Why the Amazon Fresh store made me feel like a lab rat
The shop uses similar technologies as scientists use to monitor rodent behaviour
A few weeks ago I felt like a lab rat in a supermarket. It was my first time visiting one of the new Amazon Fresh stores in London. (Known as “Amazon Go” in the US). The concept is that you can grab anything from the shelves and walk out of the store without paying at a cash register or self-checkout. Instead, everything you take from the shelves is charged to your Amazon account.
What made me feel like I was part of a science experiment was the technology behind all of this. It’s remarkably similar to the type of tech that follows the movements of rodents in behavioural studies.
All along the store’s ceiling is an array of depth-sensing cameras that follows you around the store and detects when you pick up an item from the shelf. The shelves themselves have weight sensors, so the store knows if you’ve picked up multiple of the same item. If you decide you don’t want something, you can put it back on the shelf and you won’t be charged for it.

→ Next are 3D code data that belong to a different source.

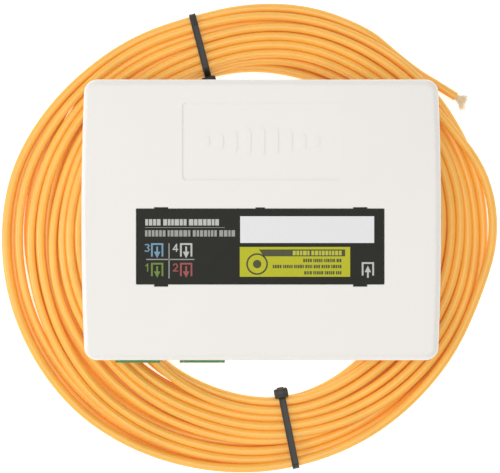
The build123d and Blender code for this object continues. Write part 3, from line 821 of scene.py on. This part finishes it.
def jacket(name, color, painted_light=(0, 0, 0)):
    """Extruded jacket: satin, with faint colour drift and a fine dragged skin. Its emission is
    painted
    light: it brightens the jacket all over, which shows most as lifted shade in a coil's deep gaps."""
    made, shader = new_material(name, color, 0.42)
    shader.inputs["Specular IOR Level"].default_value = 0.9
    # painted light: an emission that lifts the jacket's shade, most in the coil's deep gaps
    shader.inputs["Emission Color"].default_value = (*painted_light, 1)
    shader.inputs["Emission Strength"].default_value = 1.0
    drift = noise_of(made, 0.05, 3.0)
    spread_color(made, shader, drift, tinted(color, 0.95), tinted(color, 1.03))
    spread_roughness(made, shader, noise_of(made, 0.4, 4.0), 0.3, 0.42)
    bump(made, shader, noise_of(made, 1.6, 4.0), 0.02)
    return made


def metal(name, color, roughness):
    """Zinc-plated steel with a drawn grain."""
    made, shader = new_material(name, color, roughness, metallic=1.0)
    grain = noise_of(made, 2.0, 4.0, stretch=(0.15, 1, 1))
    spread_color(made, shader, grain, tinted(color, 0.85), color)
    spread_roughness(made, shader, grain, roughness - 0.1, roughness + 0.12)
    bump(made, shader, grain, 0.006)
    return made


def film(name, color, roughness, variation=0.05):
    """Printed polyester film: a faint orange-peel and a little dust in the ink."""
    made, shader = new_material(name, color, roughness)
    shader.inputs["Specular IOR Level"].default_value = 0.25
    dust = noise_of(made, 1.2, 5.0)
    spread_color(made, shader, dust, tinted(color, 1 - variation), tinted(color, 1 + variation))
    spread_roughness(made, shader, noise_of(made, 0.2, 3.0), roughness - 0.05, roughness + 0.06)
    bump(made, shader, noise_of(made, 1.5, 2.0), 0.006)
    return made


def ink(name, color):
    """Screen-printed ink: slightly uneven cover and a dull gloss."""
    made, shader = new_material(name, color, 0.5)
    spread_color(made, shader, noise_of(made, 2.5, 4.0), tinted(color, 0.9), tinted(color, 1.05))
    spread_roughness(made, shader, noise_of(made, 0.8, 3.0), 0.42, 0.6)
    return made


def glaze(name, color):
    """Ground and polished zirconia."""
    made, shader = new_material(name, color, 0.12, 2.1)
    spread_color(made, shader, noise_of(made, 0.8, 2.0), tinted(color, 0.97), color)
    spread_roughness(made, shader, noise_of(made, 2.0, 4.0), 0.08, 0.2)
    return made


def soft_rubber(name, color):
    """Matt rubber with a slightly uneven skin."""
    made, shader = new_material(name, color, 0.62)
    spread_color(made, shader, noise_of(made, 0.3, 3.0), tinted(color, 0.92), tinted(color, 1.04))
    bump(made, shader, noise_of(made, 2.5, 3.0), 0.015)
    return made


def thread(name, color):
    """Aramid yarn: silky, with darker and lighter threads, and brightened all over by a faint
    painted light from its emission.
    """
    made, shader = new_material(name, color, 0.5)
    shader.inputs["Sheen Weight"].default_value = 0.3
    # painted light: a faint emission in the yarn's own colour brightens it all over
    shader.inputs["Emission Color"].default_value = (*color, 1)
    shader.inputs["Emission Strength"].default_value = 0.12
    spread_color(made, shader, noise_of(made, 1.5, 3.0), tinted(color, 0.8), tinted(color, 1.15))
    return made


ORANGE = (0.93, 0.475, 0.045)
# painted light: the cable's emission, which lifts the shade in the coil's deep gaps
PAINTED_GAP_LIGHT = (0.08, 0.034, 0.018)
slot_materials = {
    "shell": moulded("shell_plastic", (0.86, 0.835, 0.795), 0.3, variation=0.012),
    "label": film("label_film", (0.0115, 0.0125, 0.0065), 0.5),
    "paper_white": film("writing_film", (0.815, 0.815, 0.825), 0.5, 0.01),
    "label_yellow": film("notice_film", (0.50, 0.50, 0.012), 0.42),
    "port_green": moulded("green_plastic", (0.06, 0.25, 0.055), 0.3, variation=0.1),
    "steel": metal("zinc_steel", (0.40, 0.40, 0.40), 0.35),
    "ceramic": glaze("zirconia", (0.88, 0.88, 0.85)),
    "boot": soft_rubber("boot_rubber", (0.78, 0.78, 0.76)),
    "inner_plastic": moulded("inner_plastic", (0.78, 0.765, 0.73), 0.45),
    "grommet": soft_rubber("grommet_rubber", (0.03, 0.03, 0.03)),
    "cable": jacket("orange_jacket", ORANGE, PAINTED_GAP_LIGHT),
    "yarn": thread("aramid", (0.86, 0.72, 0.50)),
    "tie": moulded("black_nylon", (0.028, 0.026, 0.021), 0.4, variation=0.15),
    "fibre_1": jacket("green_buffer", (0.12, 0.45, 0.10)),
    "fibre_2": jacket("red_buffer", (0.60, 0.06, 0.06)),
    "fibre_3": jacket("blue_buffer", (0.10, 0.30, 0.65)),
    "fibre_4": jacket("white_buffer", (0.82, 0.82, 0.82)),
}


def paint(piece, made):
    """Gives a piece this material and no other."""
    piece.data.materials.clear()
    piece.data.materials.append(made)


for row in record["subparts"]:
    paint(nodes[row["node"]], slot_materials[row["material_slot"]])
for piece, slot in [(cable, "cable"), (yarn, "yarn")] + [(tie, "tie") for tie in ties]:
    paint(piece, slot_materials[slot])
for name, piece in prints.items():
    paint(piece, ink(name + "_ink", PRINTS[name][1]))

# ---- floor and light ----
# From here on places and sizes are in metres.
FLOOR_SIZE = 6.0
FLOOR_DROP = 0.02 * MM
FLOOR_GLOW = 0.6
ROOM_LIGHT = 0.40
SIDE_WATTS = (0.8, 1.0, 1.6, 1.4)  # right, top, left, bottom
SIDE_REACH, SIDE_HEIGHT, SIDE_SIZE = 0.9, 0.45, (0.9, 0.4)
KEY_PLACE, KEY_SIZE, KEY_WATTS = (-0.12, -0.1, 1.5), (1.3, 1.3), 8.95
GLINT_PLACE, GLINT_SIZE, GLINT_WATTS = (-0.9, -0.075, 0.45), (0.17, 0.12), 1.3


def make_floor():
    """The pale ground that the coil lies on."""
    bpy.ops.mesh.primitive_plane_add(size=FLOOR_SIZE, location=(0, 0, GROUND_Z * MM - FLOOR_DROP))
    floor = bpy.context.object
    floor.name = "floor"
    made, shader = new_material("pale_floor", (0.9, 0.9, 0.9), 0.8)
    shader.inputs["Emission Color"].default_value = (1, 1, 1, 1)
    shader.inputs["Emission Strength"].default_value = FLOOR_GLOW
    paint(floor, made)


def area_light(name, place, size, watts):
    """A soft light that faces the box."""
    data = bpy.data.lights.new(name, "AREA")
    data.shape = "RECTANGLE"
    data.size, data.size_y = size
    data.energy = watts
    light = bpy.data.objects.new(name, data)
    light.location = place
    light.rotation_euler = (-Vector(place)).to_track_quat("-Z", "Y").to_euler()
    bpy.context.scene.collection.objects.link(light)


def make_light():
    """A pale room, a large light above, four lower ones round the box, and a small one
    that lights the cover's left edge."""
    world = bpy.data.worlds.new("studio")
    world.use_nodes = True
    world.node_tree.nodes["Background"].inputs["Color"].default_value = (1, 1, 1, 1)
    world.node_tree.nodes["Background"].inputs["Strength"].default_value = ROOM_LIGHT
    bpy.context.scene.world = world
    for i, watts in enumerate(SIDE_WATTS):
        turn = math.radians(90 * i)
        place = (SIDE_REACH * math.cos(turn), SIDE_REACH * math.sin(turn), SIDE_HEIGHT)
        area_light("side_" + str(i), place, SIDE_SIZE, watts)
    area_light("key", KEY_PLACE, KEY_SIZE, KEY_WATTS)
    area_light("glint", GLINT_PLACE, GLINT_SIZE, GLINT_WATTS)
    bpy.context.scene.view_settings.view_transform = "Standard"


make_floor()
make_light()
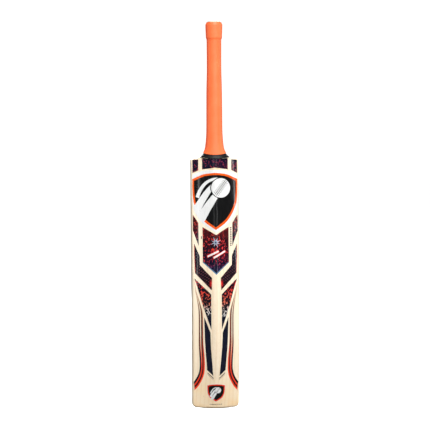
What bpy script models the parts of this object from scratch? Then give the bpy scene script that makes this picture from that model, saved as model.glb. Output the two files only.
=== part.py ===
"""Full-size cricket bat: a willow blade with a spliced cane handle, bindings, a rubber grip and vinyl labels.

It stands on its toe. +Z runs up the bat to the handle's butt, +Y points out of the hitting face, and the
ridged back faces -Y. Lengths in the constants are millimetres above the toe or from the centre line.
"""

import math

import bmesh
import bpy

MM = 0.001
GAP = 0.3

# Blade: (height, size) pairs, joined by smooth curves.
BLADE_HALF_WIDTH = 53.0
HALF_WIDTHS = ((0, 52.0), (120, 52.0), (300, 52.5), (480, 53.0), (555, 53.0))
SPINE_DEPTHS = (
    (0, 24), (30, 32), (100, 48), (160, 57), (215, 60), (280, 58.5), (350, 53), (430, 46.5), (500, 42),
    (560, 38),
)
EDGE_DEPTHS = (
    (0, 20), (30, 25), (100, 34), (180, 38), (260, 38), (340, 34), (430, 28), (500, 24), (560, 22),
)
RIDGE_SOFTNESS = ((0, 0.22), (120, 0.16), (300, 0.12), (560, 0.07))
FLANK_POWER = 1.5
EDGE_RADIUS = 4.0
TOE_EDGE_RADIUS = 3.5
TOE_CORNER_RADIUS = 8.5
TOE_CROWN = 2.2
TOE_CROWN_AT = 38.0
TOE_FLAT_HALF = 12.0
FACE_FLAT_HALF = 30.0
FACE_CROWN = 1.2
BOW_LOW, BOW_HIGH = 120.0, 400.0
TOE_BOW, SHOULDER_BOW = 3.0, 2.0
SHOULDER_DEPTH = 38.0
SHOULDER_Z = 556.0
SHOULDER = ((552.5, 53.0), (554.0, 52.3), (555.0, 50.4), (556.0, 46.0), (557.2, 40.0))
NECK_HEIGHTS = (558.2, 560.8, 564.5, 568.5, 573.0, 580.0)
NECK_TOP = NECK_HEIGHTS[-1]
NECK_ROUND_LOW, NECK_ROUND_HIGH = 557.0, 564.5

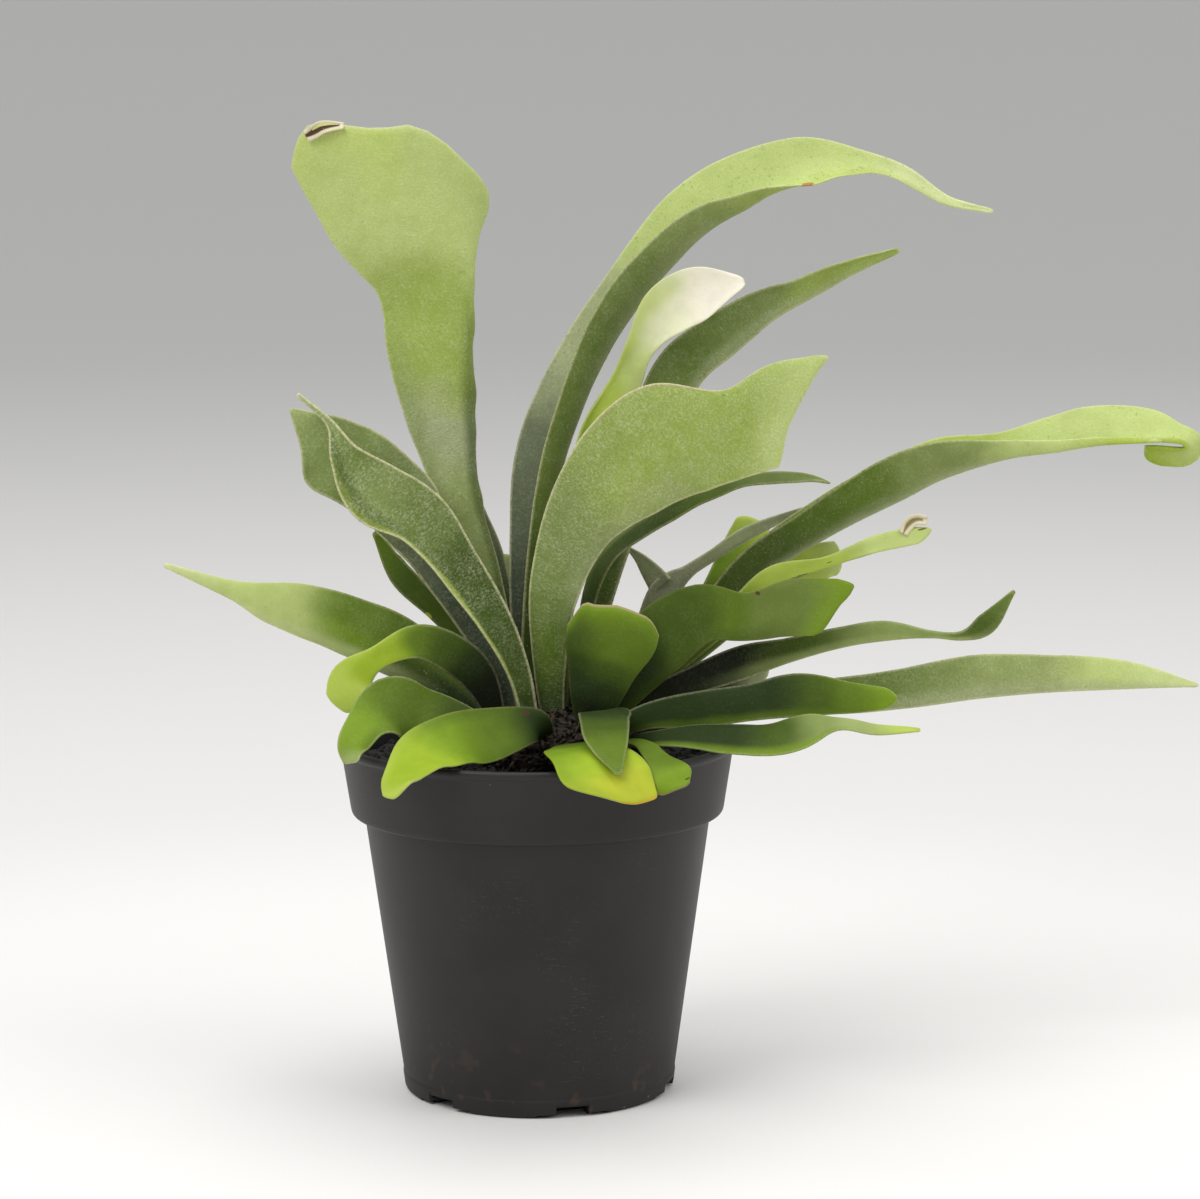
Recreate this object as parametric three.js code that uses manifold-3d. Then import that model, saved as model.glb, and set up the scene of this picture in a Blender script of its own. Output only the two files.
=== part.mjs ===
// Potted staghorn fern: a young plant of thirty or so felted fronds in a black nursery pot.
// Millimetres, +Z up, origin at the middle of the pot's foot, the front of the plant towards -Y.
import * as THREE from 'three';
import { mergeVertices } from 'three/addons/utils/BufferGeometryUtils.js';
import Module from 'manifold-3d';

const wasm = await Module();
wasm.setup();

// Pot
const POT_HEIGHT = 95;
const RIM_RADIUS = 53;
const BAND_HEIGHT = 20;          // the upright band under the rim
const BAND_FOOT_RADIUS = 49.8;
const SHOULDER_RADIUS = 46.2;    // top of the tapering side, under the band
const BASE_RADIUS = 36.2;
const FOOT_LINE = 5;             // height of the fine moulded line above the foot
const WALL = 1.3;
const FLOOR = 2.2;
const POT_SIDES = 48;
const LIP = { outside: 0.5, top: 1.6, inside: 2.1, drop: 0.6 };   // rounding of the rim's top
const DRAIN_SLOTS = 6;
const FIRST_SLOT = -75;          // degrees round from +X, seen from above
const SLOT = { width: 9, height: 3, depth: 10 };
const RECESS = { width: 19, height: 0.9, depth: 5 };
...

Being on camera in a store is quite common, but the fact that information was being calculated from camera images and shelf sensors was new. At least, new for a supermarket.
This type of monitoring of individuals as they move around a space is also used to study rodents. Rats don’t pick up items from a supermarket shelf, but they might step on an exercise wheel, and sensors can measure how often and how long the animals use it, as an indication for how active they are. And depth-sensing cameras, the same technology that follow people around the Amazon Fresh store, have also been used to monitor rat behaviour.
The Amazon Fresh stores are still very new, so they really are an experiment, in a way. It’s an experiment to see whether people are using the stores at all, what kind of purchases are popular, and just generally checking whether the camera and sensor technology works.
My reward for subjecting myself to this experiment was a picnic in the park with the things we bought, which is the kind of freedom a real lab rat can only dream of.